Diets on the flyway
"Diets on the Flyway" is a pioneering research initiative led by EUFLYNET members, funded by the Swiss National Science Foundation. The project aims to analyze the dietary habits of migratory birds across their non-breeding grounds in Africa, focusing on how these birds adapt to changing environmental conditions. Through comprehensive field studies and advanced diet metabarcoding techniques, the project seeks to understand the nutritional challenges migratory birds face and to inform conservation strategies that help safeguard their future.

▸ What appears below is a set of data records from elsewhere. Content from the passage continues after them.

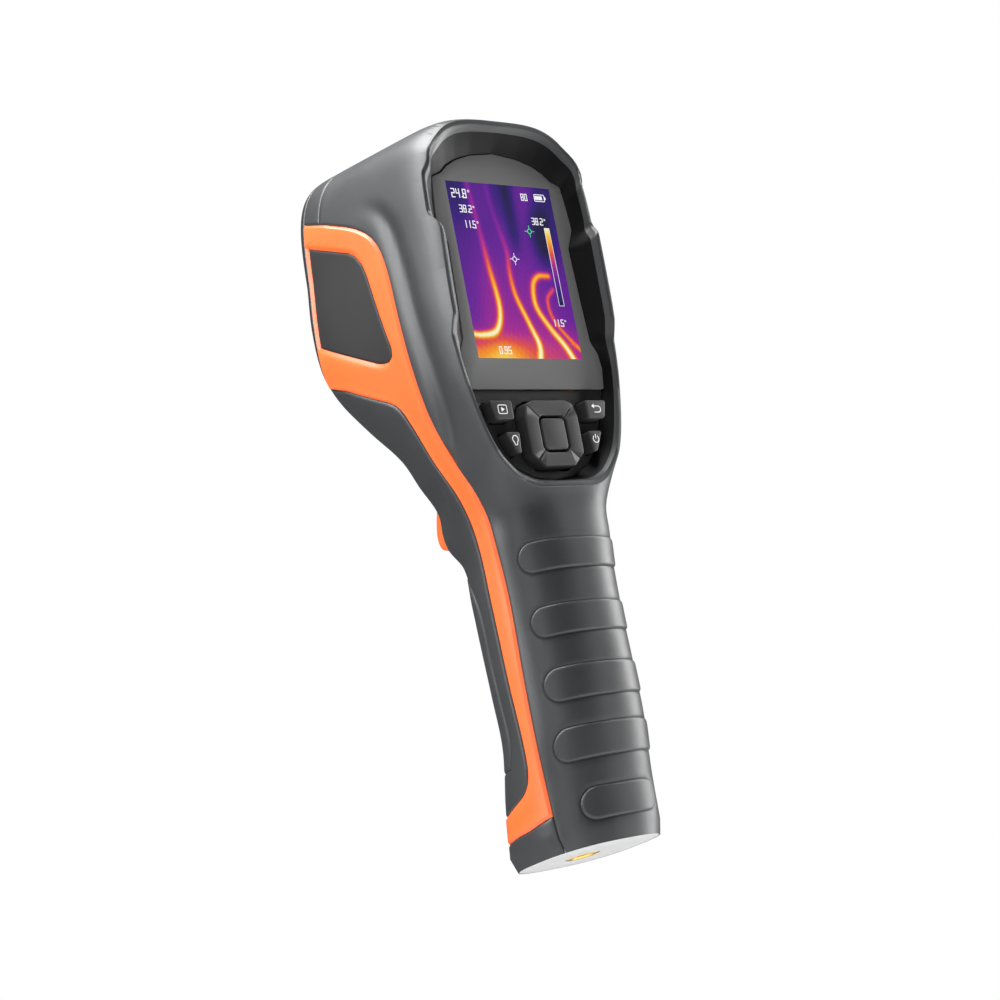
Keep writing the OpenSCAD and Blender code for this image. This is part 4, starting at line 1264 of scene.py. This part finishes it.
holes = [grow(rounded(NAV, 0.8), 0.62)]
for outline in (WIDE, NARROW):
    for p in (outline, flip(outline)):
        holes.append(grow(rounded(p, 0.5), 0.34))
slab("keypad_face", [grow(DECK_LOOP, -0.1)] + holes, 1.5, 0.14, on_display(0.5), M["deck"],
     ["keypad_panel"])
for word, outline in (("back", WIDE), ("play", flip(WIDE)), ("power", NARROW), ("light", flip(NARROW))):
    slab(f"key_{word}_cap", [rounded(outline, 0.75, 5)], RISE + 2.4, 0.42, on_display(-RISE), M["key"],
         ["key_" + word], word + "_key", 4)
slab("nav_ring_cap", [rounded(NAV, 1.0, 5), grow(rounded(OK, 0.7, 4), 0.75)], RISE + 1.9, 0.40, on_display(-RISE),
     M["key"], ["nav_ring"], "nav_top", 4)
# diagonal grooves of the ring: direction across, direction up, width
NAV_Z = -46.05
grooves = Solid()
for gx, gz, wide in ((-1, 1, 0.30), (1, -1, 0.30), (1, 1, 0.55), (-1, -1, 0.55)):
    ax, az = gx * 4.0, NAV_Z + gz * 4.0
    bx, bz = gx * 9.6, NAV_Z + gz * 9.2
    ux, uz = bx - ax, bz - az
    ln = math.hypot(ux, uz)
    px, pz = -uz / ln * wide / 2, ux / ln * wide / 2
    corners = [(ax + px, az + pz), (bx + px, bz + pz), (bx - px, bz - pz), (ax - px, az - pz)]
    grooves.add([display_point(x, y, z) for y in (-RISE - 1.0, -RISE + 0.35) for x, z in corners],
                [(0, 1, 2, 3), (7, 6, 5, 4), (0, 4, 5, 1), (1, 5, 6, 2), (2, 6, 7, 3), (3, 7, 4, 0)])
cutter = make("groove_cutter", grooves.v, grooves.f, M["key"])
bm = bmesh.new()
bm.from_mesh(cutter.data)
bmesh.ops.recalc_face_normals(bm, faces=bm.faces)
bm.to_mesh(cutter.data)
bm.free()
nav_cap = bpy.data.objects["nav_ring_cap"]
cut = nav_cap.modifiers.new("grooves", "BOOLEAN")
cut.operation = "DIFFERENCE"
cut.solver = "EXACT"
cut.object = cutter
cut_mesh = bpy.data.meshes.new_from_object(nav_cap.evaluated_get(bpy.context.evaluated_depsgraph_get()))
nav_cap.modifiers.clear()
nav_cap.data = cut_mesh
bpy.data.objects.remove(cutter)
slab("nav_ok_cap", [rounded(OK, 0.7, 5)], RISE + 2.8, 0.34, on_display(-RISE + 0.1), M["key"], ["nav_ok"],
     "ok_key", 4)


# printed marks on the keys, drawn about each key's middle
def arc(r, start, stop, n, cx=0.0, cy=0.0):
    return [(cx + r * math.cos(t), cy + r * math.sin(t)) for t in np.linspace(start, stop, n)]


SYMBOLS = {
    "play": ((-16.6, -39.35), [stroke(rect(2.9, 2.3, 0, 0, 0.5), 0.24, True),
                               [[(-0.45, -0.62), (0.72, 0), (-0.45, 0.62)]]]),
    "back": ((16.6, -39.35), [stroke([(-1.0, -0.95), *arc(0.85, -1.57, 1.57, 12, 0.55, -0.1), (-1.0, 0.75)], 0.26),
                              [[(-1.75, 0.75), (-0.85, 0.1), (-0.85, 1.4)]]]),
    "light": ((-14.2, -47.7), [stroke([(0.35, -1.15), *arc(0.95, -0.9, 4.04, 18, 0, 0.35), (-0.35, -1.15)], 0.24),
                               [rect(0.95, 0.2, 0, -1.2, 0.05)]]),
    "power": ((14.2, -47.7), [stroke(arc(1.0, 2.2, 7.22, 20), 0.26), [rect(0.26, 1.2, 0, 0.75, 0.08)]]),
}
for word, (middle, groups) in SYMBOLS.items():
    placed = [[np.asarray(loop, float) + np.array(middle) for loop in loops] for loops in groups]
    marks("mark_" + word, placed, -RISE - 0.03, M["mark"], word + "_key")

# ============ base face, insert, trigger ============
half_foot = surface(np.zeros(60), np.linspace(0, math.pi, 60))[:, :2].tolist()
foot = half_foot + [(-x, y) for x, y in half_foot[::-1] if abs(x) > 1e-3]
slab("base_face_plate", [grow(foot, -0.25), circle(4.75, 48)], 1.2, 0.2, lambda x, y, z: (x, y, -z + 0.02),
     M["base"])


def lathe(name, profile, place, mat, node, n=96):
    """Solid of revolution; profile is (radius, along) and place maps (x, y, along)."""
    verts, faces = [], []
    m = len(profile)
    for i in range(n):
        turn = 2 * math.pi * i / n
        verts += [place(r * math.cos(turn), r * math.sin(turn), t) for r, t in profile]
    for i in range(n):
        k = (i + 1) % n
        for j in range(m):
            q = (j + 1) % m
            if profile[j][0] > 1e-6 or profile[q][0] > 1e-6:
                faces.append((i * m + j, k * m + j, k * m + q, i * m + q))
    ob = make(name, verts, faces, mat, [node])
    clean(ob.data, 0.002, 0.001, 35)


def along_lens(cx, cc):
    return lambda x, y, t: (cx + x, *head_yz(t, cc + y))


# threaded brass insert: the thread is cut as rings of one pitch
PITCH = 1.27
thread = []
z = 0.45
while z < 9.5:
    thread += [(2.62, z), (3.08, z + 0.5), (3.08, z + 0.66), (2.62, z + 1.16)]
    z += PITCH
insert = [(4.35, 0.0), (4.5, 0.15), (4.5, 9.6), (4.3, 9.8), (2.7, 9.8)] + thread[::-1] + [(3.1, 0.0)]
lathe("tripod_insert_turned", insert, lambda x, y, t: (x, y, t), M["brass"], "tripod_insert")
# trigger: a curved lever, wider than deep, rounded on every edge
TRIGGER = np.vstack([through([(11.2, 108.6), (12.4, 104), (14.7, 99), (15.8, 95.2), (15.2, 92), (12.6, 90.5)], 5),
                     [(6, 90.8), (5, 95), (4.2, 100.5), (2.2, 103.5), (2.2, 107.2), (4.4, 108.8)]])
slab("trigger_lever_moulding", [rounded(TRIGGER, 0.5, 3)], 12.0, 1.0, lambda x, y, z: (z + 6.0, x, y), M["trim"],
     ["trigger"], "trigger_lever", 4)

# lens group and windows on the front face
LENS_AXIS, CAMERA_AXIS, LAMP_AXIS = along_lens(0, 14), along_lens(-10, -9), along_lens(10, -9)
barrel = [(7.6, 40.0), (8.55, 55.0), (8.55, 61.9), (8.9, 62.4), (9.6, 62.4), (9.95, 62.0), (9.95, 59.8), (9.6, 59.5),
          (9.6, 58.9), (9.95, 58.6), (10.0, 40.0)]
dome = [(8.45 * math.cos(t), 57.05 + 1.25 * math.sin(t)) for t in np.linspace(0, math.pi / 2, 14)]
germanium = [(0.0, 55.1), (8.45, 55.1)] + dome[:-1] + [(0.0, 58.3)]
retainer = [(7.4, 59.25), (8.48, 59.25), (8.48, 60.7), (8.3, 60.85), (7.75, 60.85), (7.4, 60.3)]
window = [(0.0, 59.25), (4.0, 59.25), (4.0, 60.2), (3.75, 60.4), (0.0, 60.4)]
ripple = [(r, 60.0 + 0.55 * math.cos(r * 4.2) * (1 - r / 5)) for r in np.linspace(3.6, 0.0, 26)]
lamp = [(0.0, 57.3), (4.0, 57.3), (4.0, 60.1), (3.8, 60.35)] + ripple
lathe("lens_barrel_turned", barrel, LENS_AXIS, M["barrel"], "lens_barrel")
lathe("germanium_lens_ground", germanium, LENS_AXIS, M["germanium"], "germanium_lens")
lathe("lens_retainer_ring", retainer, LENS_AXIS, M["barrel"], "lens_retainer")
lathe("camera_window_disc", window, CAMERA_AXIS, M["smoke"], "camera_window", n=48)
lathe("lamp_lens_moulding", lamp, LAMP_AXIS, M["clear"], "lamp_lens", n=48)

# ============ materials of the pieces that keep their CAD shape ============
KEPT = {
    "display_gasket": "silicone", "nav_collar": "black", "keypad_membrane": "silicone", "dome_switches": "gold",
    "key_board": "board", "main_board": "board", "core_housing": "cast", "detector_board": "board",
    "detector": "ceramic", "shutter_blade": "black", "shutter_motor": "steel", "visible_camera": "black",
    "lamp_led": "led", "trigger_pin": "steel", "trigger_spring": "steel", "trigger_switch": "black",
    "battery_cradle": "cradle", "battery_cell": "cell", "battery_contacts": "gold", "port_board": "board",
    "usb_socket": "steel", "card_socket": "steel", "shell_screws": "steel", "board_screws": "steel"}
for node_name, mat_name in KEPT.items():
    ob = frame["nodes"][node_name]
    ob.data.materials.clear()
    ob.data.materials.append(M[mat_name])

# ============ stage ============
bpy.ops.mesh.primitive_plane_add(size=8, location=(0, 0, -0.35))
floor = bpy.context.object
floor.name = "floor"
floor_mat, floor_tree, floor_bsdf = node_material("floor_pale")
plug(floor_tree, floor_bsdf, {"Base Color": (0.93, 0.93, 0.93, 1), "Roughness": 0.9})
floor.data.materials.append(floor_mat)


def backward(az, el):
    """Unit vector from the aim towards a light or the camera."""
    a, e = math.radians(az), math.radians(el)
    return Vector((math.sin(a) * math.cos(e), -math.cos(a) * math.cos(e), math.sin(e)))


def aim_at(name, data, aim, back, dist, roll_angle=0.0):
    """An object dist from aim, looking at it, turned about its line of sight."""
    ob = bpy.data.objects.new(name, data)
    bpy.context.scene.collection.objects.link(ob)
    ob.location = aim + back * dist
    ob.rotation_mode = "QUATERNION"
    look = (-back).to_track_quat("-Z", "Y")
    ob.rotation_quaternion = look @ Matrix.Rotation(math.radians(roll_angle), 4, "Z").to_quaternion()
    return ob


def area(name, az, el, dist, size, power):
    light = bpy.data.lights.new(name, "AREA")
    light.shape = "RECTANGLE"
    light.size, light.size_y = size
    light.energy = power
    aim_at(name, light, Vector((0, -0.01, 0.10)), backward(az, el), dist)


area("key_light_left", -105, 32, 0.8, (0.30, 0.8), 10)
area("rim_light_right", 75, 5, 0.8, (0.22, 0.9), 9)
area("top_light", -60, 80, 0.7, (0.7, 0.35), 13)
area("front_soft", -48, 2, 1.2, (0.8, 0.8), 3.0)
area("low_light", -70, -70, 0.8, (0.5, 0.5), 5)

# the floor and the background are white to the camera, and the ambient light is weak
world = bpy.data.worlds.new("studio")
bpy.context.scene.world = world
world.use_nodes = True
tree = world.node_tree
path = tree.nodes.new("ShaderNodeLightPath")
ambient = add_node(tree, "MapRange", {"Value": path.outputs["Is Camera Ray"], "To Min": 0.11, "To Max": 1.0})
plug(tree, tree.nodes["Background"], {"Color": (1, 1, 1, 1), "Strength": ambient.outputs["Result"]})

# ============ camera: looks up at the tilted head from the left, rolled as the photo is ============
CAM_AZ, CAM_EL, CAM_ROLL, CAM_DIST = -42.32, -15.29, -15.95, 0.5776
CAM_AIM = Vector((-0.00089, -0.00816, 0.09721))
lens = bpy.data.cameras.new("camera")
lens.lens = 76.94
lens.sensor_width = 36
lens.clip_start, lens.clip_end = 0.01, 30
bpy.context.scene.camera = aim_at("photo_camera", lens, CAM_AIM, backward(CAM_AZ, CAM_EL), CAM_DIST, CAM_ROLL)
bpy.context.scene.view_settings.view_transform = "Standard"
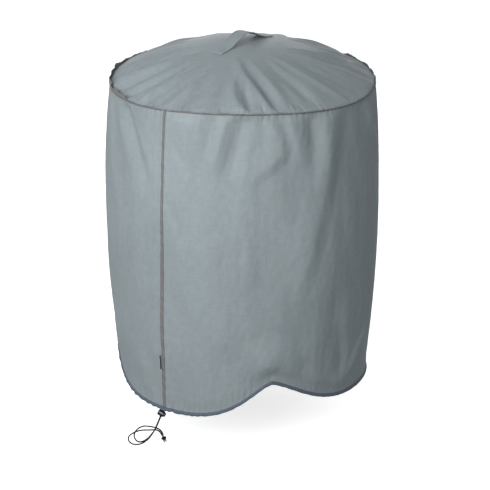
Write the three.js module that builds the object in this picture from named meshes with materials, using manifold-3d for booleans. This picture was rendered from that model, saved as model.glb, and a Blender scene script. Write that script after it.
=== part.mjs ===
// Fabric cover for a kettle grill on a wheeled stand: a domed top panel, a wrap-around skirt closed by one
// bound side seam, a drawcord in the hem with a sprung cord lock, a carrying strap and a side label.
// Millimetres, +Z up. The origin is on the flat underside of the crown, where the cover rests on the lid.
// The bound seam and the cord lock are on the -Y side, and the carrying strap runs along Y.

import * as THREE from "three";
import { mergeVertices } from "three/addons/utils/BufferGeometryUtils.js";
import Module from "manifold-3d";

const wasm = await Module();
wasm.setup();

// Driving dimensions
const FABRIC = 1.2; // thickness of the coated cloth with its folds pressed flat
const GAP = 0.3; // air between pieces that touch
const AROUND = 48; // facets round the cover
const PATCH = { radius: 60, thickness: 1 };
const CROWN_TOP = PATCH.thickness + GAP + FABRIC;
const CROWN_FLAT_RADIUS = 62;
const CROWN_RISE = 88; // from the rim up to the crown
const DOME_POWER = 1.62; // how the dome rounds over from its flat crown
const RIM_RADIUS = 328;
const SKIRT_SWELL = 18.5; // how far the skirt bellies out between rim and hem
const HEM_TAPER = 5; // how far the hem is drawn in
const HEM_HEIGHT = -891; // underside of the hem casing, at the sides
const HEM_TILT = 11; // the hem rides higher at the seam than opposite it
// Places where the hem rides up: over each wheel, and less at the leg's side. All angles in degrees from the seam.
const HEM_RISES = [
  { middle: 50, lift: 100, widths: [17, 23.5], power: 1.5 },
  { middle: -55.5, lift: 95, widths: [22, 22], power: 2 },
  { middle: 110, lift: 24, widths: [40, 40], power: 2 },
];
const CASING = { thickness: 7.2, height: 12.4, bore: 5 };
const SEAM = -Math.PI / 2; // the place round the cover of the drawcord's opening, where the seam meets the hem
const SEAM_DRIFT = 20; // how far to the side of that the seam starts at the rim
const CASING_OPENING = 20; // half the break in the casing where the drawcord comes out
const PIPING = { thickness: 2.2, height: 8.2 };
const SEAM_BINDING = { width: 9, thickness: 1.4 };
const CORD = 3.6; // diameter
const CORD_SPACING = 4.1; // the two strands side by side in the lock
const STRAP = { width: 36, thickness: 2.4, length: 210, sewn: 17, rise: 26, grip: 56 };
const LOCK = { radius: 8, length: 15.5, bore: 5.6, wall: 1.6, travel: 3.2 };
const BUTTON = { radius: 5.45, stands: 4.2, web: 1.7 };
const SPRING = { radius: 3.9, wire: 0.6, turns: 3 };
const LABEL = { height: 38, reach: 10, thickness: 1.2, middle: -738.5, across: 2 };

// The cord lock hangs by the seam. The two strands run straight through it, leaning a little, and their
// loop hangs in the upright plane through `along`.
const LOCK_CENTRE = new THREE.Vector3(-4.5, -330, -886.5);
const LOOP_TURN = THREE.MathUtils.degToRad(194);
const LEAN = THREE.MathUtils.degToRad(22);
const along = new THREE.Vector3(Math.cos(LOOP_TURN), Math.sin(LOOP_TURN), 0);
const outward = new THREE.Vector3(-along.y, along.x, 0);
const upStrands = new THREE.Vector3(0, 0, Math.cos(LEAN)).addScaledVector(along, -Math.sin(LEAN));
const buttonWay = new THREE.Vector3(0, 0, -Math.sin(LEAN)).addScaledVector(along, -Math.cos(LEAN));

// Routes of the two tails below the lock, in the loop's plane: along it, out of it, and up, from the lock.
const STRAIGHT_RUN = [10.6, 0, -19, -38]; // places on the straight stretch, measured up the strands
const OUTER_LOOP = [
  [20.2, 3.4, -50],
  [27.5, 3.6, -63],
  [37.5, 3.2, -77.5],
  [50, 2.6, -90],
  [63, 2, -98.5],
  [77, 1, -103],
  [89, 0.2, -102],
  [96.2, -0.7, -95.2],
  [95.8, -1.8, -86],
  [86.5, -3.1, -75.8],
  [72, -4, -66.5],
  [57.5, -4.6, -61],
  [41, -5, -57.5],
  [27, -5.6, -54.5],
  [16.5, -6.6, -54],
  [8.4, -7, -59],
  [4.4, -7, -66.6],
];
const INNER_LOOP = [
  [20, -1.4, -49],
  [27.4, -1.2, -60.5],
  [37, -1.6, -74],
  [48, -2.2, -85.5],
  [60, -3, -93.5],
  [71, -4.2, -96],
  [80, -5.8, -91],
  [83, -7.2, -81],
  [79, -8.4, -70],
  [70, -9, -59.5],
  [57, -9.4, -52],
  [42, -9.8, -49.5],
  [27, -10.2, -49.5],
  [14.5, -10.7, -52],
  [6.2, -10.9, -59.2],
  [2.4, -10.8, -66.9],
];
const KNOT_TOP = [3.1, -8.9, -67.6];
const KNOT_LEAN = THREE.MathUtils.degToRad(24);

// Ends of the hem's drawcord, from the casing to the top of the straight run, from the lock's centre.
const LEFT_END = [
  [-17, 7.8, 13.5],
  [-9, 7.6, 14.2],
  [-2.4, 6.2, 15.4],
  [2, 4.6, 14.6],
];
const RIGHT_END = [
  [26, 7.8, 13.5],
  [18, 6.4, 14.4],
  [11.4, 3, 15.8],
  [7, 0.4, 14.8],
];

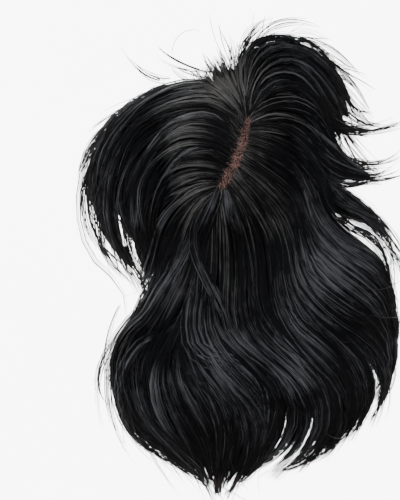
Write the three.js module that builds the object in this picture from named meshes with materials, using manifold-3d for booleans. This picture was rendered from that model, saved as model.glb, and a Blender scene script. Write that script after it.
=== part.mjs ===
// A clip-in hairpiece with long black wavy hair, lying on a table.
// A thin domed net cap carries a skin-coloured parting panel and three falls of hair:
// left, back and right. Each fall is a set of locks fused to the layer of roots on the cap.
// Millimetres, +Z up, the table at z = 0. The origin is under the middle of the whole piece.

import * as THREE from "three";
import { mergeVertices } from "three/addons/utils/BufferGeometryUtils.js";
import Module from "manifold-3d";

const wasm = await Module();
wasm.setup();

// Driving dimensions of the hair
const HAIR_LENGTH = 360; // the longest lock, along its waves
const LOCK_WIDTH = 31; // the widest lock, across
const HAIR_DEPTH = 20; // how deep the hair lies where it is fullest
const ROOT_DEPTH = 4; // how deep it is along the parting
const TIP_WIDTH = 1.4;
const TIP_DEPTH = 1.6;
const FRONT_LIFT = 16; // how high the front hair arches over the hair under it
const ROOT_LAYER = 3; // the layer of roots that covers the cap
const LOCK_STEP = 23; // distance between two sections of a lock
const LOCK_SIDES = 6;

// Driving dimensions of the cap, the parting and the clips
const HEAD_RADIUS = 95;
const CAP_WIDTH = 132;
const CAP_LENGTH = 148;
const CAP_WALL = 1.5;
const CAP_TURN = -12; // degrees that the cap's front is turned from +Y
const RIM_HEIGHT = 7;
const PARTING_LENGTH = 76;
const PARTING_WIDTH = 9;
const PARTING_HEADING = 247.5; // degrees, from the front end to the crown end
const PARTING_BOW = 6;
const PARTING_FRONT = { x: 0.144, y: 0.23 }; // the front end, in shares of the cap from its middle
const PANEL_WIDTH = 28;
const CLIP_LENGTH = 30;
const CLIP_WIDTH = 12;
const CLIP_THICKNESS = 1.6;
const CLIP_TEETH = 7;
const CLIP_SPINE = 4;
const CLEARANCE = 0.35;

const rad = THREE.MathUtils.degToRad;

// One row for each lock, in order round the parting from the front left to the front right.
// root: where the lock starts along the parting, as a share of its length from the front.
// headings: its direction at even steps from root to tip, in degrees from +X.
// length, width, depth and lift: shares of HAIR_LENGTH, LOCK_WIDTH, HAIR_DEPTH and FRONT_LIFT.
const LOCK_COLUMNS = ["root", "headings", "length", "width", "depth", "lift"];
const LOCKS = [
  [0.0, [110, 163, 193, 219, 243, 264, 288], 0.7, 0.5, 0.6, 0.1],
  [0.06, [118, 172, 198, 230, 254, 280, 304], 0.77, 0.7, 0.75, 0.1],
  [0.14, [124, 178, 205, 240, 264, 294, 312], 0.8, 0.75, 0.85, 0.1],
  [0.34, [139, 174, 212, 240, 272, 304, 288], 0.68, 0.8, 0.95, 0],
  [0.54, [149, 176, 214, 244, 272, 290, 280], 0.57, 0.8, 1.0, 0],
  [0.74, [164, 178, 214, 240, 262, 278, 280], 0.49, 0.75, 0.9, 0],
  [0.9, [180, 189, 208, 236, 254, 267, 276], 0.37, 0.6, 0.7, 0],
  [0.98, [207, 247, 251, 235, 270, 305, 328], 0.88, 0.7, 0.75, 0],
  [1.0, [214, 251, 246, 238, 276, 307, 322], 0.88, 0.7, 0.85, 0],
  [1.0, [223, 256, 244, 241, 280, 312, 318], 0.88, 0.75, 0.9, 0],
  [1.0, [241, 260, 247, 242, 280, 309, 302], 0.86, 0.75, 1.0, 0],
  [1.0, [245, 262, 250, 248, 287, 301, 286], 0.86, 0.75, 1.0, 0],
  [1.0, [248, 263, 253, 256, 296, 290, 274], 0.86, 0.75, 1.0, 0],
  [1.0, [250, 264, 253, 268, 304, 276, 264], 0.87, 0.75, 1.0, 0],
  [1.0, [252, 265, 253, 282, 309, 262, 252], 0.86, 0.75, 1.0, 0],
  [1.0, [255, 266, 255, 296, 311, 262, 234], 0.86, 0.75, 1.0, 0],
  [1.0, [260, 267, 260, 308, 312, 258, 216], 0.88, 0.75, 1.0, 0],
  [1.0, [268, 269, 266, 316, 305, 247, 207], 0.89, 0.75, 1.0, 0],
  [1.0, [280, 270, 273, 324, 297, 237, 201], 0.91, 0.75, 1.0, 0],
  [0.96, [290, 276, 272, 320, 301, 240, 207], 0.92, 0.75, 1.0, 0],
  [0.91, [300, 282, 272, 315, 305, 244, 213], 0.92, 0.75, 1.0, 0],
  [0.85, [307, 292, 271, 308, 310, 258, 217], 0.9, 0.75, 1.0, 0],
  [0.78, [313, 301, 271, 301, 315, 271, 222], 0.88, 0.85, 1.0, 0],
  [0.7, [317, 306, 274, 307, 320, 277, 226], 0.87, 0.9, 1.0, 0],
  [0.62, [320, 311, 277, 313, 324, 282, 229], 0.86, 0.9, 0.95, 0],
  [0.55, [327, 317, 279, 316, 325, 281, 238], 0.83, 0.85, 0.9, 0],
  [0.47, [333, 322, 280, 319, 325, 280, 248], 0.79, 0.9, 0.85, 0],
  [0.4, [340, 327, 285, 313, 329, 290, 260], 0.72, 0.85, 0.8, 0],
  [0.33, [347, 331, 291, 307, 333, 300, 272], 0.65, 0.9, 0.75, 0],
  [0.2, [360, 344, 312, 301, 330, 322, 290], 0.53, 0.85, 0.75, 0],
  [0.1, [373, 358, 326, 314, 330, 350, 366], 0.46, 0.75, 0.8, 0.3],
  [0.04, [391, 375, 343, 313, 308, 332, 366], 0.45, 0.75, 0.8, 0.6],
  [0.0, [423, 400, 359, 319, 312, 350, 366], 0.47, 0.75, 0.8, 0.8],
  [0.0, [444, 428, 385, 335, 305, 300, 294], 0.52, 0.8, 0.9, 1.0],
  [0.0, [459, 450, 426, 401, 372, 348, 330], 0.39, 0.6, 0.7, 0.8],
].map(row);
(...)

The project Diets on the Flyway, funded by the Swiss National Science Foundation and led by EUFLYNET members based at the Swiss Ornithological Institute, is kicking-off in January 2025. The aim of the project is to understand food resource use by migratory birds in their non-breeding grounds. The data collected for this project will shed light on potential vulnerabilities of migratory bird populations, for instance their reliance on scarce or highly seasonal food resources that may become unavailable with climate and habitat changes. Every year, more than two billion landbirds travel from their breeding grounds in Europe to non-breeding grounds in Africa. This mass migration involves some of the bird species that are declining most rapidly in Europe. However, the causes for these declines are poorly understood. One central issue is that until recently, almost all our information on migratory birds has come from their breeding grounds, with many aspects of their non-breeding ecology still poorly known. Fundamental aspects such as habitat preference, moulting sites, seasonal movements and diet are rarely investigated on flyways outside Europe and in Africa. Diets on the Flyway will contribute to this knowledge gap by broadly surveying food availability and diet of migratory birds in Africa. Diets on the Flyway brings together a network of EUFLYNET researchers and African collaborators conducting fieldwork across the non-breeding ground of migratory birds. At these research sites, faecal samples will be collected by local teams, and then shipped to Switzerland for diet metabarcoding analysis. Diet metabarcoding reveals food items consumed by birds by extracting prey DNA from faecal matter. In addition, local experts at each site will survey insect and plant food availability. With the data collected for Diets on the Flyway, we will be able to address essential questions such as what are the resources selected by migratory birds prior to migration, whether there is overlap between migratory species’ diets, or with cohabiting resident species, and where are the potential nutritional bottlenecks faced by migratory birds.